EXERCISE MATERIAL:
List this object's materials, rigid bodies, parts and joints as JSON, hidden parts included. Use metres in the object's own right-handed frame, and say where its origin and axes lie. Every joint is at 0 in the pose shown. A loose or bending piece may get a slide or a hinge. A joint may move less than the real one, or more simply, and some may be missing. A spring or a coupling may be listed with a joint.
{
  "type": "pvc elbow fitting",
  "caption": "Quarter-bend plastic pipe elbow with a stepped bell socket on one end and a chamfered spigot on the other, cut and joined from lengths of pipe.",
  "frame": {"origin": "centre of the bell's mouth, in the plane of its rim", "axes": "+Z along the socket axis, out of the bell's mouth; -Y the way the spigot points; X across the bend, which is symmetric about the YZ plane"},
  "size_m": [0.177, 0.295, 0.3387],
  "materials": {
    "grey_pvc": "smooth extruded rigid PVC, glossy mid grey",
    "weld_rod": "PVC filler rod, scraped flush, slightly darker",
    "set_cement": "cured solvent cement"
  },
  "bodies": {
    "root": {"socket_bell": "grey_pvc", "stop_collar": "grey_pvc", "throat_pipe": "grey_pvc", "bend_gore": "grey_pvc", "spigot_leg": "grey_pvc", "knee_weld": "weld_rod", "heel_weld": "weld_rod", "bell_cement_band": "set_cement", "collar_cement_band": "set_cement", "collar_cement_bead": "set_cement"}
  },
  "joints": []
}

==

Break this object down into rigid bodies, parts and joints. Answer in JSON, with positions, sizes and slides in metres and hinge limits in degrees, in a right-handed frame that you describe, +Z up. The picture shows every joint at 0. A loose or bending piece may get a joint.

SET EXERCISE:
Search the records for the word "rigid", then list every line that has it.

ANSWER TO THE EXERCISE:
List this object's materials, rigid bodies, parts and joints as JSON, hidden parts included. Use metres in the object's own right-handed frame, and say where its origin and axes lie. Every joint is at 0 in the pose shown. A loose or bending piece may get a slide or a hinge. A joint may move less than the real one, or more simply, and some may be missing. A spring or a coupling may be listed with a joint.
    "grey_pvc": "smooth extruded rigid PVC, glossy mid grey",
Break this object down into rigid bodies, parts and joints. Answer in JSON, with positions, sizes and slides in metres and hinge limits in degrees, in a right-handed frame that you describe, +Z up. The picture shows every joint at 0. A loose or bending piece may get a joint.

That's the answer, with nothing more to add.